Fascinating thread topic. And while I agree with the common sense shared so far in this thread, I find myself lingering on the OP. For someone who’s afraid of a monster under the bed, the common sense of flipping aside the ruffle and saying “look - no monster!” isn’t always enough. :wink:

I have felt the way the woman in the OP feels. I’ve played guitar for 35 years, and have wrestled with my “musical self-esteem” off and on throughout. At this point, after 35 flippin’ years, I have accepted that it’s a fact of my musical life.

I have found the Ultimate Musical Truth™ for me: I continue to want to play. I have a need for it, and, when the conditions are right, I get a unique joy from it. The longer I play and the better I get, I find that the conditions are right a bit more often. So, regardless of my view on my playing or abilities, I have good guitar habits in place.

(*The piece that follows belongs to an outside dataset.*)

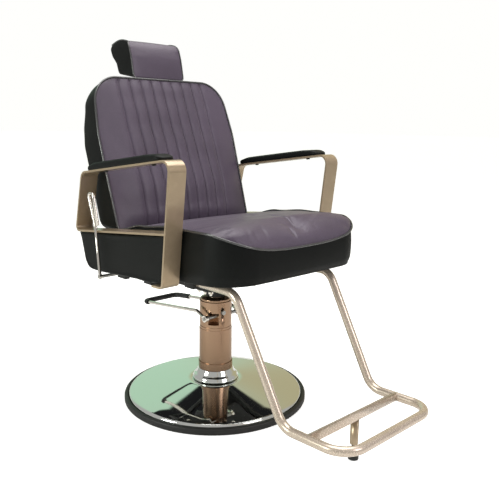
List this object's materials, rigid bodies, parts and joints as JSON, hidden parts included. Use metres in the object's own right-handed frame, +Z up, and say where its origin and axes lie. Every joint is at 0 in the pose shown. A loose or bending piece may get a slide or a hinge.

You know what the best thing to do is when you’re down on your playing? Keep playing. Otherwise, you give yourself no chance to play your way to a better place.

So - does your friend have a rich “piano life” - does she play, does it satisfy reasonably often? Does she enjoy the gear/chat/geekery part of her music, instrument, etc? If so, then she’s fine and you should just say “wow, you sound great!” whenever you can. If she doesn’t have good habits, so her self-esteem is threatening her ability to continue, then ask her what she might do differently going forward, given what she has learned about her habits over the past 10 very-respect-worthy years…

Hope this helps.

Whilst some lovers of Mozart will be horrified at me saying this: Mozart isn’t that hard to learn, especially the more famous pieces that you’ll find YouTube videos of. Those pieces tend to be of an even speed, in a simple time signature, with predicable key changes. They are the sort of piece that can be learned by an amateur and then practiced and practiced until they can be played at some speed, which is often considered ‘good playing’.

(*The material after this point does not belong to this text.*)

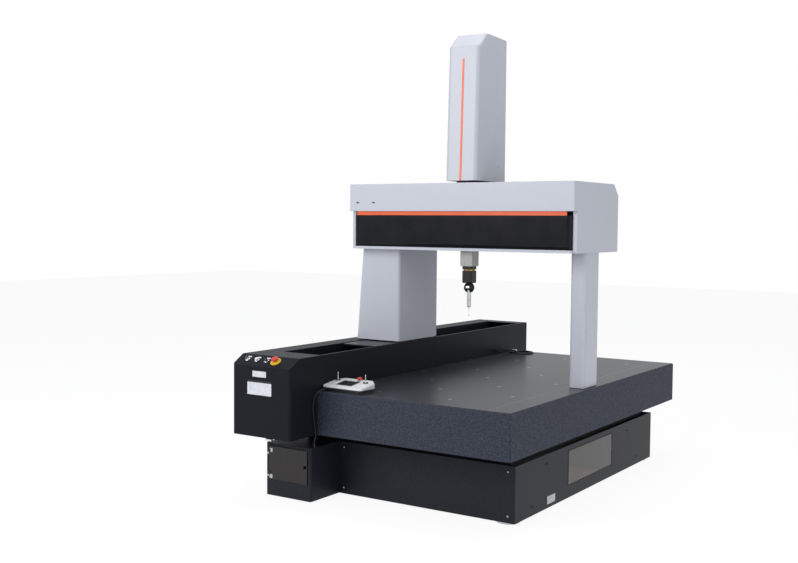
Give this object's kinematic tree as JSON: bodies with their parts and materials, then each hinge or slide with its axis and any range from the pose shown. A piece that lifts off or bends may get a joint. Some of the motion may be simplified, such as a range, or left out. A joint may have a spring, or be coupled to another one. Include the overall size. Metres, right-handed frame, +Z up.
{
  "type": "coordinate measuring machine",
  "caption": "Moving-bridge measuring machine: granite table, raised side guide, beam with Z tower, motorised probe head, console and joystick box.",
  "frame": {"origin": "on the floor under the middle of the machine's overall box", "axes": "+Z up, +X from the raised guide to the free leg, +Y from the operator's side to the back"},
  "size_m": [1.576, 2.738, 2.606],
  "materials": {
    "granite": "ground and lapped",
    "dark_panels": "fine texture powder coat",
    "light_covers": "satin paint",
    "black_panel": "satin moulding",
    "orange_stripe": "gloss",
    "frame_steel": "primer",
    "rubber": "moulded",
    "zinc_steel": "zinc plated",
    "smoked_acrylic": "smoked",
    "brass": "turned",
    "aluminium_dark": "black anodised",
    "aluminium": "machined",
    "quill_ceramic": "hard anodised, ground",
    "probe_steel": "satin",
    "chrome": "polished",
    "white_button": "gloss",
    "black_button": "gloss",
    "stop_red": "gloss",
    "stop_yellow": "gloss",
    "pendant_white": "moulded ABS",
    "pendant_black": "moulded ABS",
    "cord_black": "extruded jacket"
  },
  "bodies": {
    "root": {"leveling_feet": "zinc_steel", "base_cross_tubes": "frame_steel", "base_rails": "frame_steel", "base_panels": "dark_panels", "base_window": "smoked_acrylic", "isolators": "rubber", "granite_table": "granite", "threaded_inserts": "zinc_steel", "y_guide_rail": "granite", "y_scale": "zinc_steel", "guide_housing": "dark_panels", "control_cabinet": "dark_panels", "console_panel": "dark_panels", "control_bezels": "chrome", "estop_collar": "stop_yellow", "air_unit_box": "dark_panels", "air_unit_hinges": "zinc_steel", "air_service_unit": "brass", "pendant_base": "pendant_black", "pendant_shell": "pendant_white", "pendant_keypad": "pendant_black", "pendant_boots": "rubber", "cable_glands": "pendant_black", "pendant_cord": "cord_black", "sensor_lead": "cord_black", "sensor_coil": "cord_black", "temperature_sensor": "probe_steel"},
    "console_key": {"console_key": "chrome"},
    "start_button": {"start_button": "white_button"},
    "stop_button": {"stop_button": "black_button"},
    "estop_head": {"estop_head": "stop_red"},
    "air_unit_door": {"air_unit_door": "smoked_acrylic"},
    "left_gimbal": {"left_gimbal": "aluminium"},
    "left_stick": {"left_stick": "chrome"},
    "right_stick": {"right_stick": "chrome"},
    "pendant_stop": {"pendant_stop": "stop_red"},
    "bridge": {"y_carriage": "aluminium_dark", "air_pads": "aluminium", "column_post": "aluminium", "column_cover": "light_covers", "leg_post": "aluminium", "leg_cover": "light_covers", "beam_core": "granite", "beam_floor": "light_covers", "beam_cover": "light_covers", "beam_front_panel": "black_panel", "beam_stripe": "orange_stripe"},
    "x_carriage": {"x_carriage": "aluminium", "z_guide": "aluminium_dark", "tower_front_cover": "light_covers", "tower_rear_cover": "light_covers", "tower_stripe": "orange_stripe"},
    "quill": {"quill": "quill_ceramic", "quill_adapter": "aluminium_dark", "head_ring": "brass", "head_body": "aluminium_dark"},
    "knuckle": {"head_knuckle": "aluminium_dark"},
    "probe": {"probe_mount": "aluminium", "probe": "probe_steel", "stylus": "probe_steel"}
  },
  "joints": [
    {"name": "y_travel", "type": "slide", "parent": "root", "child": "bridge", "axis": [0, 1, 0], "range_m": [-0.54, 1.06]},
    {"name": "x_travel", "type": "slide", "parent": "bridge", "child": "x_carriage", "axis": [1, 0, 0], "range_m": [-0.382, 0.518]},
    {"name": "z_travel", "type": "slide", "parent": "x_carriage", "child": "quill", "axis": [0, 0, 1], "range_m": [-0.37, 0.08]},
    {"name": "head_rotate", "type": "hinge", "parent": "quill", "child": "knuckle", "pos_m": [0.064, -0.284, 1.151], "axis": [0, 0, 1], "range_deg": [-180, 180]},
    {"name": "head_tilt", "type": "hinge", "parent": "knuckle", "child": "probe", "pos_m": [0.064, -0.284, 1.151], "axis": [-1, 0, 0], "range_deg": [0, 105]},
    {"name": "key_turn", "type": "hinge", "parent": "root", "child": "console_key", "pos_m": [-0.719, -1.32432, 0.7776], "axis": [0, -0.5115, 0.8593], "range_deg": [0, 90]},
    {"name": "start_press", "type": "slide", "parent": "root", "child": "start_button", "axis": [0, 0.5115, -0.8593], "range_m": [0, 0.003], "stiffness_N_per_m": 600, "springref_m": -0.002},
    {"name": "stop_press", "type": "slide", "parent": "root", "child": "stop_button", "axis": [0, 0.5115, -0.8593], "range_m": [0, 0.003], "stiffness_N_per_m": 600, "springref_m": -0.002},
    {"name": "estop_press", "type": "slide", "parent": "root", "child": "estop_head", "axis": [0, 0.5115, -0.8593], "range_m": [0, 0.004]},
    {"name": "air_door_swing", "type": "hinge", "parent": "root", "child": "air_unit_door", "pos_m": [-0.681, -1.1965, 0.19], "axis": [0, 0, -1], "range_deg": [0, 110]},
    {"name": "left_stick_fore_aft", "type": "hinge", "parent": "root", "child": "left_gimbal", "pos_m": [-0.34252, -1.00969, 0.66122], "axis": [0.9994, -0.0349, 0], "range_deg": [-20, 20], "stiffness_Nm_per_rad": 0.05},
    {"name": "left_stick_side", "type": "hinge", "parent": "left_gimbal", "child": "left_stick", "pos_m": [-0.34252, -1.00969, 0.66122], "axis": [0.0349, 0.9994, 0], "range_deg": [-20, 20], "stiffness_Nm_per_rad": 0.05},
    {"name": "right_stick_fore_aft", "type": "hinge", "parent": "root", "child": "right_stick", "pos_m": [-0.15264, -1.01632, 0.66122], "axis": [0.9994, -0.0349, 0], "range_deg": [-20, 20], "stiffness_Nm_per_rad": 0.05},
    {"name": "pendant_stop_press", "type": "slide", "parent": "root", "child": "pendant_stop", "axis": [0, 0, -1], "range_m": [0, 0.004]}
  ]
}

I love playing Mozart, but sometimes I love playing Mozart because it’s quite straightforward and I just want to noodle around on the keyboard for a bit of fun.

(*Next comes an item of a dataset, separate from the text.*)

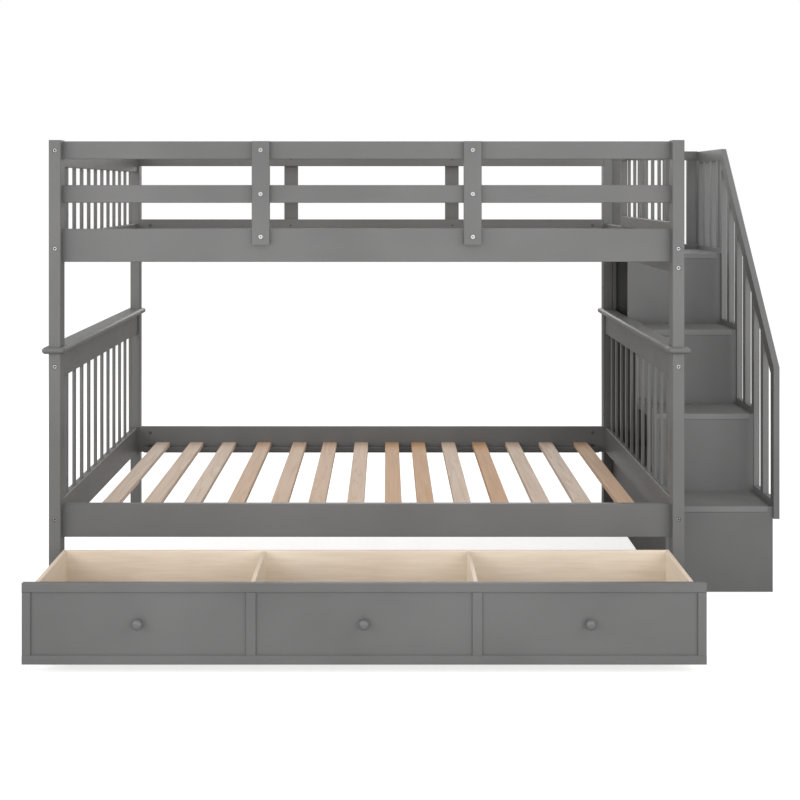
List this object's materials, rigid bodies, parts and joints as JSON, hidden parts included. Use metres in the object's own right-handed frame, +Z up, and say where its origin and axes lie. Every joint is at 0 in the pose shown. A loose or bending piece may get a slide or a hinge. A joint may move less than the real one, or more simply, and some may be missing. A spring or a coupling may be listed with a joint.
{
  "type": "bunk bed",
  "caption": "Bunk bed with slatted ends, guard rails, a storage staircase with a handrail at one end, and a wide drawer on wheels that rolls out from under the lower bed.",
  "frame": {"origin": "on the floor, under the middle of the outline with the drawer drawn out", "axes": "+X along the bed towards the staircase, +Y from the front to the back, +Z up"},
  "size_m": [2.4235, 2.041, 1.526],
  "materials": {
    "grey_paint": "satin grey paint on solid wood",
    "pine": "bare pine",
    "birch_plywood": "clear-lacquered light plywood",
    "steel": "zinc-plated steel",
    "wheel_plastic": "black moulded plastic"
  },
  "bodies": {
    "frame": {"post_lower_front_left": "grey_paint", "post_lower_front_right": "grey_paint", "post_lower_back_left": "grey_paint", "post_lower_back_right": "grey_paint", "post_upper_front_left": "grey_paint", "post_upper_front_right": "grey_paint", "post_upper_back_left": "grey_paint", "post_upper_back_right": "grey_paint", "ledge_left": "grey_paint", "ledge_right": "grey_paint", "lower_left_end_rails": "grey_paint", "lower_left_end_slats": "grey_paint", "lower_right_end_rails": "grey_paint", "lower_right_end_slats": "grey_paint", "upper_left_end_rails": "grey_paint", "upper_left_end_slats": "grey_paint", "upper_right_end_rail": "grey_paint", "stair_hanger_rail": "grey_paint", "entry_guard_frame": "grey_paint", "entry_guard_slats": "grey_paint", "lower_front_rail": "grey_paint", "lower_back_rail": "grey_paint", "upper_front_rail": "grey_paint", "upper_back_rail": "grey_paint", "slat_cleats": "grey_paint", "lower_bed_slats": "pine", "upper_bed_slats": "pine", "front_guard_rails": "grey_paint", "back_guard_rails": "grey_paint", "guard_uprights": "grey_paint", "stair_inner_side": "grey_paint", "stair_outer_side": "grey_paint", "stair_risers": "grey_paint", "stair_treads": "grey_paint", "stair_landing": "grey_paint", "stair_back": "grey_paint", "stair_storage": "grey_paint", "stair_batten": "grey_paint", "handrail": "grey_paint", "handrail_newels": "grey_paint", "handrail_balusters": "grey_paint", "landing_guard_rail": "grey_paint", "landing_guard_slats": "grey_paint", "frame_bolts": "steel", "barrel_nuts": "steel", "upright_bolts": "steel", "dowels_and_screws": "steel"},
    "drawer": {"drawer_front": "grey_paint", "drawer_front_frame": "grey_paint", "drawer_sides": "birch_plywood", "drawer_back": "birch_plywood", "drawer_bottom": "birch_plywood", "drawer_dividers": "birch_plywood", "drawer_knobs": "grey_paint", "wheel_brackets": "steel", "wheel_axles": "steel"},
    "wheel_front_left": {"wheel_front_left": "wheel_plastic"},
    "wheel_front_right": {"wheel_front_right": "wheel_plastic"},
    "wheel_back_left": {"wheel_back_left": "wheel_plastic"},
    "wheel_back_right": {"wheel_back_right": "wheel_plastic"}
  },
  "joints": [
    {"name": "drawer_slide", "type": "slide", "parent": "frame", "child": "drawer", "axis": [0, 1, 0], "range_m": [0, 0.505]},
    {"name": "wheel_front_left_spin", "type": "hinge", "parent": "drawer", "child": "wheel_front_left", "pos_m": [-1.03225, -0.9135, 0.02], "axis": [1, 0, 0], "continuous": true},
    {"name": "wheel_front_right_spin", "type": "hinge", "parent": "drawer", "child": "wheel_front_right", "pos_m": [0.66775, -0.9135, 0.02], "axis": [1, 0, 0], "continuous": true},
    {"name": "wheel_back_left_spin", "type": "hinge", "parent": "drawer", "child": "wheel_back_left", "pos_m": [-1.03225, -0.6615, 0.02], "axis": [1, 0, 0], "continuous": true},
    {"name": "wheel_back_right_spin", "type": "hinge", "parent": "drawer", "child": "wheel_back_right", "pos_m": [0.66775, -0.6615, 0.02], "axis": [1, 0, 0], "continuous": true}
  ],
  "couplings": [
    {"joint": "wheel_front_left_spin", "follows": "drawer_slide", "rad_per_m": -50},
    {"joint": "wheel_front_right_spin", "follows": "drawer_slide", "rad_per_m": -50},
    {"joint": "wheel_back_left_spin", "follows": "drawer_slide", "rad_per_m": -50},
    {"joint": "wheel_back_right_spin", "follows": "drawer_slide", "rad_per_m": -50}
  ]
}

ETA: That’s in response to **GreenElf’s **post above.

I’ll agree with that, but many of Mozart’s famous songs are nevertheless intermediate level. What percentage of adults can play at that level, and is it typical for a young adult college student to attain that level within a couple years of starting piano? There seems to be no hard data, let alone soft data, on percentages of people who’ve learned to play a musical instrument or the time required to do so.

She should be bragging.

I’ve been playing guitar for 40 years. My acoustic guitar capabilities are just now nearing “doesn’t suck too much”.

My electric guitar sound is best described as “thundering herd of shaved cats running through a field of cacti”.

I’m getting better.

Some of us have to work harder than others to develop.

But do they practice every day?

Now i have no idea what really good means in this context, but ten years to become adequate at an instrument seems normal. I’ve played guitar for 9 years and still have no clue.

IMO one should hope for a level of competence with an instrument according to what one want or need to use that competence for.

Example: even though I play keys, I don’t care if I can’t play this or that classical piece, simply because my goal is something completely different, namely making weird sounds for audio-visual art and noise music.

I guess if her goal is wildly unrealistic for her level of competance and age, she’s doomed until she changes her attitude. And I think something like that is what I would have said.

Namkcalb* - any thoughts on my post? Just curious.
*I can’t see your username without reading it backwards and thinking about a scene in 30 Rock: Tracy wants an Emmy, Grammy, Oscar and Tony - an EGOT. He seeks out Whoopi Goldberg to get advice, since she has an EGOT. While she steps away, Tracy starts fingering her awards. Whoopi comes back in and says “Colored Man! Take your hands off before I teach you something!” (Or something like that). Tracy obeys immediately…

So I hear Whoopi in my head when I see your username. Makes me smile. Hope that’s okay.

Uhm… in Spain, a piano degree is divided into ten “year-long” courses, which can’t start until the student has taken two years of solfège. I don’t know what’s the difference between fourth and fifth, but it’s very, very rare to find someone who went beyond fourth (I know one person who did - no, I don’t know any professional piano players; the organist in my mother’s church only has second). Most of the people who get to that level took eight years or more, between the solfège and piano. Two of my college classmates had their fourths: one had taken eight years, the other nine, and those two were probably the smartest people in a class where smart was taken for granted.

Sounds pretty normal to me. I think she might be doing what one of my college roomies used to do when she moaned that she’d never make it “into the [tennis] pros”: “girl, tennis is paying for your schooling, your housing, your food and your clothes, in most of the world that doesn’t count as ‘amateur’!” (she had a tennis scholarship). The top of the heap will always have someone better than you but hey, compared with most of the world she’s the Pau Casals of pianos!